** Start of Data excerpt **

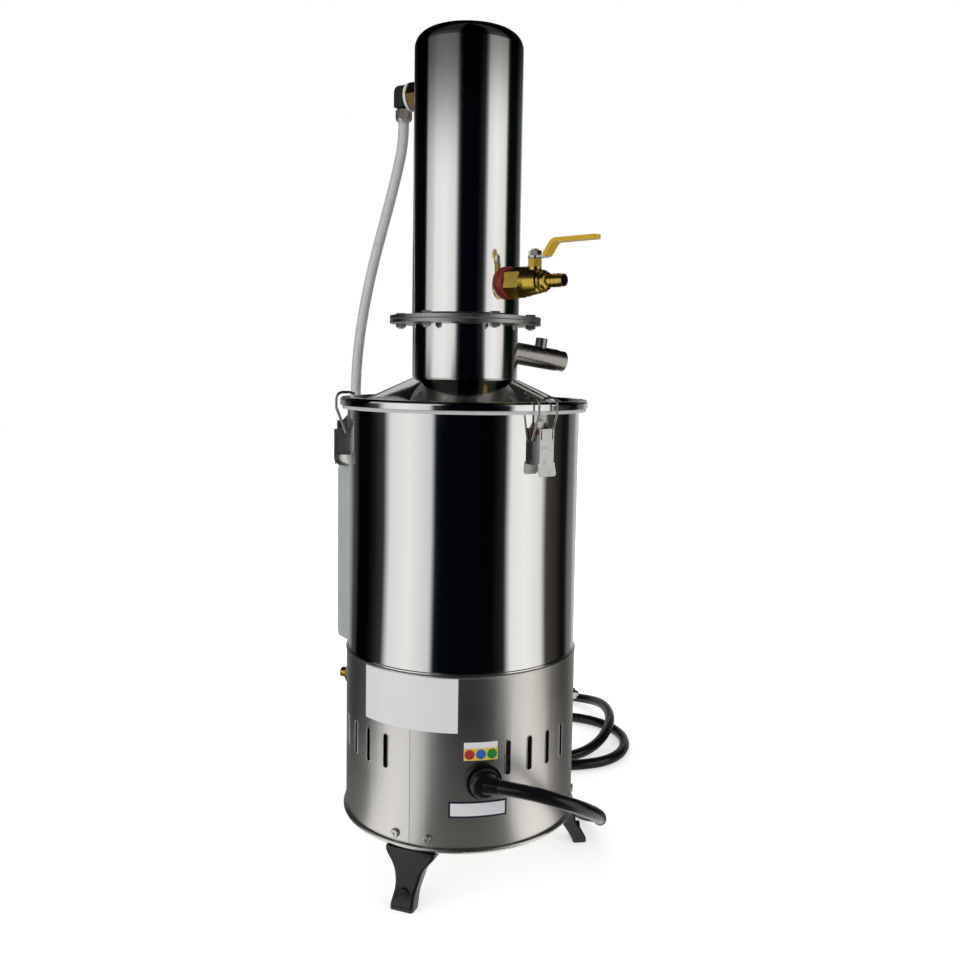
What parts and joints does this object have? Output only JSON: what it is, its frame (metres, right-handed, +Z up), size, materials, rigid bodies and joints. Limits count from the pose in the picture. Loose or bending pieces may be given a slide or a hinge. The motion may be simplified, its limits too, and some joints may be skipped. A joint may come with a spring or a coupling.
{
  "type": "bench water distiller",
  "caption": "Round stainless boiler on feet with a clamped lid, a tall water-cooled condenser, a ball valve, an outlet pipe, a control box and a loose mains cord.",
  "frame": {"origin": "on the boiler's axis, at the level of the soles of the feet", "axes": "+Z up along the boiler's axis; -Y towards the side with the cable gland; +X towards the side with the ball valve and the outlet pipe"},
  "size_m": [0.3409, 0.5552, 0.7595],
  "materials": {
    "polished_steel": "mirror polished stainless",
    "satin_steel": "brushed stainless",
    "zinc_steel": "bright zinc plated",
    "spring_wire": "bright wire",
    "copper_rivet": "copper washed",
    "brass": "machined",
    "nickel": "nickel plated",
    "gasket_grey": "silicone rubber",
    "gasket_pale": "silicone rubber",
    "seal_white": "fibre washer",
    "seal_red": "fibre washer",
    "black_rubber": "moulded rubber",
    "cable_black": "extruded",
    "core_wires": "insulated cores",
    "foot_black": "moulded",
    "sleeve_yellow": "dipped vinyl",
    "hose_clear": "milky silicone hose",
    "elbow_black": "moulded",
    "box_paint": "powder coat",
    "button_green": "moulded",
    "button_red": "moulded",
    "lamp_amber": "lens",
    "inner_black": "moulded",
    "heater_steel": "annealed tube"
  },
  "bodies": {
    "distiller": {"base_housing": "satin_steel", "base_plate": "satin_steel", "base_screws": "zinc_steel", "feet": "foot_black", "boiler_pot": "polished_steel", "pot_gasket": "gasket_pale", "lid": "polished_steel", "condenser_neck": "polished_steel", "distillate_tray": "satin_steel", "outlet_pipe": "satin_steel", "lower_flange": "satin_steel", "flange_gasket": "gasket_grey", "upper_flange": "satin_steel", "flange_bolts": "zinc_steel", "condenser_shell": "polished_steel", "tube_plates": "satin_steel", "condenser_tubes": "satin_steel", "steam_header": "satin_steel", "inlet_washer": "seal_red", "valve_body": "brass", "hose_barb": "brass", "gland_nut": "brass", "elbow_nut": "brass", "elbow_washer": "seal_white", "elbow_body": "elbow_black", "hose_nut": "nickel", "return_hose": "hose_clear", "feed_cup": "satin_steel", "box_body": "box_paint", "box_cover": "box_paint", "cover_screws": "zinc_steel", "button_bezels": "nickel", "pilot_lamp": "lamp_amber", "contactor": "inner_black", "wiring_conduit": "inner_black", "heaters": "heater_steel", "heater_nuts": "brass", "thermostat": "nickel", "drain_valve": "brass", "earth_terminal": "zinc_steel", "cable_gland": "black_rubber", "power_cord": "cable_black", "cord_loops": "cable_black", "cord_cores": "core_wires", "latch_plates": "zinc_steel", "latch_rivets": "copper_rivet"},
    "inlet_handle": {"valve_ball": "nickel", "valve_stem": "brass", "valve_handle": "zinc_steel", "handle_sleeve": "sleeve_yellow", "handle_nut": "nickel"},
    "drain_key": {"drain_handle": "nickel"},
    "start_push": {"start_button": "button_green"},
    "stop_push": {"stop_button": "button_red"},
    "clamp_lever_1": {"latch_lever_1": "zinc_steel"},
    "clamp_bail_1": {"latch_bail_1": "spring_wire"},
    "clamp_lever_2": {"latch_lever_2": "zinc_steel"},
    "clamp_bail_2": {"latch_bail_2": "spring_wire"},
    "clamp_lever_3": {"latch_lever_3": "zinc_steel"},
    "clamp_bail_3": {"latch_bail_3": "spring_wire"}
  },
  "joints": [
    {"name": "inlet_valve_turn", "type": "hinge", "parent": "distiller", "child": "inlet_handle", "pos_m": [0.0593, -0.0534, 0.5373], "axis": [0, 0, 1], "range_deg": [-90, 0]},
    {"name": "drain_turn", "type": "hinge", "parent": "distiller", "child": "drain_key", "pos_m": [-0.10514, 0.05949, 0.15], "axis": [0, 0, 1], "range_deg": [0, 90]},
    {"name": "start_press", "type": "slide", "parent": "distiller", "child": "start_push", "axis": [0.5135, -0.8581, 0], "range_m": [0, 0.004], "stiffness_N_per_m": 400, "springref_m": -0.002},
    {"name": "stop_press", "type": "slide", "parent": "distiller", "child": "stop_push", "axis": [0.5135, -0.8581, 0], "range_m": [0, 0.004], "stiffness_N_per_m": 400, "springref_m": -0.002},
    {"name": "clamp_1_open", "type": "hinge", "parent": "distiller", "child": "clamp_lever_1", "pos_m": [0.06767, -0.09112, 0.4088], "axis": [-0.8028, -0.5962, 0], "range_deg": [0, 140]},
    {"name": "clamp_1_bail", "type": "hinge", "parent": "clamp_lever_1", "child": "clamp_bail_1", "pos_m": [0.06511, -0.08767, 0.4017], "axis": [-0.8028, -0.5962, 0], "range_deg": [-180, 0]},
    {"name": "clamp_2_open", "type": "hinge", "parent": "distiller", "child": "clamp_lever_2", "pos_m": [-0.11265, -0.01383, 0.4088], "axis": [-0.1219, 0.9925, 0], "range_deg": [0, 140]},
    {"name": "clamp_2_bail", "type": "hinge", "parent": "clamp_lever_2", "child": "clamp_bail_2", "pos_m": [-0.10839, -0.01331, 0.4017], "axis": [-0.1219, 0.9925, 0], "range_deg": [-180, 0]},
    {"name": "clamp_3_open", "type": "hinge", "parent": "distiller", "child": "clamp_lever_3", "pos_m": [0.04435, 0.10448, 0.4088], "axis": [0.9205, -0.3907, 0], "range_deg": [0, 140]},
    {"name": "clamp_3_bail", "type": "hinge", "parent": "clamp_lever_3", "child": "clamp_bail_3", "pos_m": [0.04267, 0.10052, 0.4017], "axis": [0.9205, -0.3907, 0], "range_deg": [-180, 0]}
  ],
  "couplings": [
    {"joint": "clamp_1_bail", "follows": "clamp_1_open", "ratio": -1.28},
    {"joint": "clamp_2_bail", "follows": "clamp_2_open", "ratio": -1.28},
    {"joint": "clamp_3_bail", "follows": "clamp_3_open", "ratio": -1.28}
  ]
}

** End of Data excerpt **

◆ **Your goal**: Copy every line of the material, please, keeping it exactly the same.

◆ **Written answer**:
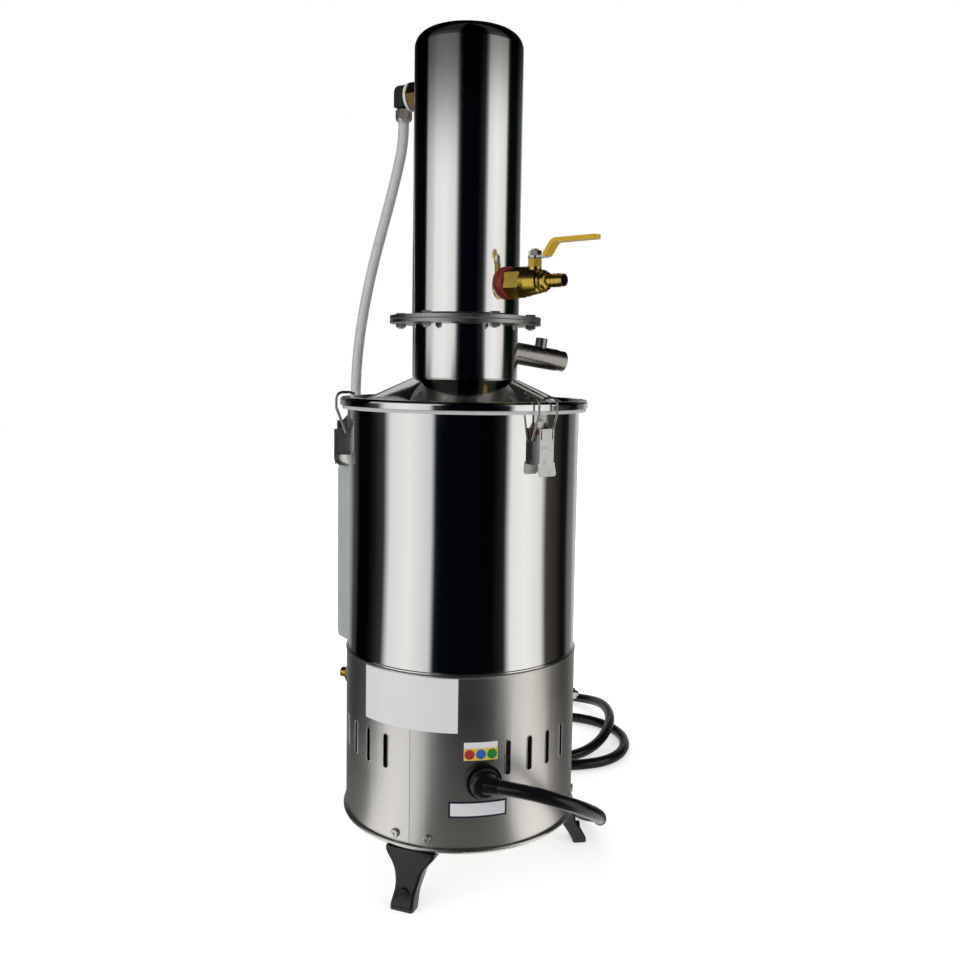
What parts and joints does this object have? Output only JSON: what it is, its frame (metres, right-handed, +Z up), size, materials, rigid bodies and joints. Limits count from the pose in the picture. Loose or bending pieces may be given a slide or a hinge. The motion may be simplified, its limits too, and some joints may be skipped. A joint may come with a spring or a coupling.
{
  "type": "bench water distiller",
  "caption": "Round stainless boiler on feet with a clamped lid, a tall water-cooled condenser, a ball valve, an outlet pipe, a control box and a loose mains cord.",
  "frame": {"origin": "on the boiler's axis, at the level of the soles of the feet", "axes": "+Z up along the boiler's axis; -Y towards the side with the cable gland; +X towards the side with the ball valve and the outlet pipe"},
  "size_m": [0.3409, 0.5552, 0.7595],
  "materials": {
    "polished_steel": "mirror polished stainless",
    "satin_steel": "brushed stainless",
    "zinc_steel": "bright zinc plated",
    "spring_wire": "bright wire",
    "copper_rivet": "copper washed",
    "brass": "machined",
    "nickel": "nickel plated",
    "gasket_grey": "silicone rubber",
    "gasket_pale": "silicone rubber",
    "seal_white": "fibre washer",
    "seal_red": "fibre washer",
    "black_rubber": "moulded rubber",
    "cable_black": "extruded",
    "core_wires": "insulated cores",
    "foot_black": "moulded",
    "sleeve_yellow": "dipped vinyl",
    "hose_clear": "milky silicone hose",
    "elbow_black": "moulded",
    "box_paint": "powder coat",
    "button_green": "moulded",
    "button_red": "moulded",
    "lamp_amber": "lens",
    "inner_black": "moulded",
    "heater_steel": "annealed tube"
  },
  "bodies": {
    "distiller": {"base_housing": "satin_steel", "base_plate": "satin_steel", "base_screws": "zinc_steel", "feet": "foot_black", "boiler_pot": "polished_steel", "pot_gasket": "gasket_pale", "lid": "polished_steel", "condenser_neck": "polished_steel", "distillate_tray": "satin_steel", "outlet_pipe": "satin_steel", "lower_flange": "satin_steel", "flange_gasket": "gasket_grey", "upper_flange": "satin_steel", "flange_bolts": "zinc_steel", "condenser_shell": "polished_steel", "tube_plates": "satin_steel", "condenser_tubes": "satin_steel", "steam_header": "satin_steel", "inlet_washer": "seal_red", "valve_body": "brass", "hose_barb": "brass", "gland_nut": "brass", "elbow_nut": "brass", "elbow_washer": "seal_white", "elbow_body": "elbow_black", "hose_nut": "nickel", "return_hose": "hose_clear", "feed_cup": "satin_steel", "box_body": "box_paint", "box_cover": "box_paint", "cover_screws": "zinc_steel", "button_bezels": "nickel", "pilot_lamp": "lamp_amber", "contactor": "inner_black", "wiring_conduit": "inner_black", "heaters": "heater_steel", "heater_nuts": "brass", "thermostat": "nickel", "drain_valve": "brass", "earth_terminal": "zinc_steel", "cable_gland": "black_rubber", "power_cord": "cable_black", "cord_loops": "cable_black", "cord_cores": "core_wires", "latch_plates": "zinc_steel", "latch_rivets": "copper_rivet"},
    "inlet_handle": {"valve_ball": "nickel", "valve_stem": "brass", "valve_handle": "zinc_steel", "handle_sleeve": "sleeve_yellow", "handle_nut": "nickel"},
    "drain_key": {"drain_handle": "nickel"},
    "start_push": {"start_button": "button_green"},
    "stop_push": {"stop_button": "button_red"},
    "clamp_lever_1": {"latch_lever_1": "zinc_steel"},
    "clamp_bail_1": {"latch_bail_1": "spring_wire"},
    "clamp_lever_2": {"latch_lever_2": "zinc_steel"},
    "clamp_bail_2": {"latch_bail_2": "spring_wire"},
    "clamp_lever_3": {"latch_lever_3": "zinc_steel"},
    "clamp_bail_3": {"latch_bail_3": "spring_wire"}
  },
  "joints": [
    {"name": "inlet_valve_turn", "type": "hinge", "parent": "distiller", "child": "inlet_handle", "pos_m": [0.0593, -0.0534, 0.5373], "axis": [0, 0, 1], "range_deg": [-90, 0]},
    {"name": "drain_turn", "type": "hinge", "parent": "distiller", "child": "drain_key", "pos_m": [-0.10514, 0.05949, 0.15], "axis": [0, 0, 1], "range_deg": [0, 90]},
    {"name": "start_press", "type": "slide", "parent": "distiller", "child": "start_push", "axis": [0.5135, -0.8581, 0], "range_m": [0, 0.004], "stiffness_N_per_m": 400, "springref_m": -0.002},
    {"name": "stop_press", "type": "slide", "parent": "distiller", "child": "stop_push", "axis": [0.5135, -0.8581, 0], "range_m": [0, 0.004], "stiffness_N_per_m": 400, "springref_m": -0.002},
    {"name": "clamp_1_open", "type": "hinge", "parent": "distiller", "child": "clamp_lever_1", "pos_m": [0.06767, -0.09112, 0.4088], "axis": [-0.8028, -0.5962, 0], "range_deg": [0, 140]},
    {"name": "clamp_1_bail", "type": "hinge", "parent": "clamp_lever_1", "child": "clamp_bail_1", "pos_m": [0.06511, -0.08767, 0.4017], "axis": [-0.8028, -0.5962, 0], "range_deg": [-180, 0]},
    {"name": "clamp_2_open", "type": "hinge", "parent": "distiller", "child": "clamp_lever_2", "pos_m": [-0.11265, -0.01383, 0.4088], "axis": [-0.1219, 0.9925, 0], "range_deg": [0, 140]},
    {"name": "clamp_2_bail", "type": "hinge", "parent": "clamp_lever_2", "child": "clamp_bail_2", "pos_m": [-0.10839, -0.01331, 0.4017], "axis": [-0.1219, 0.9925, 0], "range_deg": [-180, 0]},
    {"name": "clamp_3_open", "type": "hinge", "parent": "distiller", "child": "clamp_lever_3", "pos_m": [0.04435, 0.10448, 0.4088], "axis": [0.9205, -0.3907, 0], "range_deg": [0, 140]},
    {"name": "clamp_3_bail", "type": "hinge", "parent": "clamp_lever_3", "child": "clamp_bail_3", "pos_m": [0.04267, 0.10052, 0.4017], "axis": [0.9205, -0.3907, 0], "range_deg": [-180, 0]}
  ],
  "couplings": [
    {"joint": "clamp_1_bail", "follows": "clamp_1_open", "ratio": -1.28},
    {"joint": "clamp_2_bail", "follows": "clamp_2_open", "ratio": -1.28},
    {"joint": "clamp_3_bail", "follows": "clamp_3_open", "ratio": -1.28}
  ]
}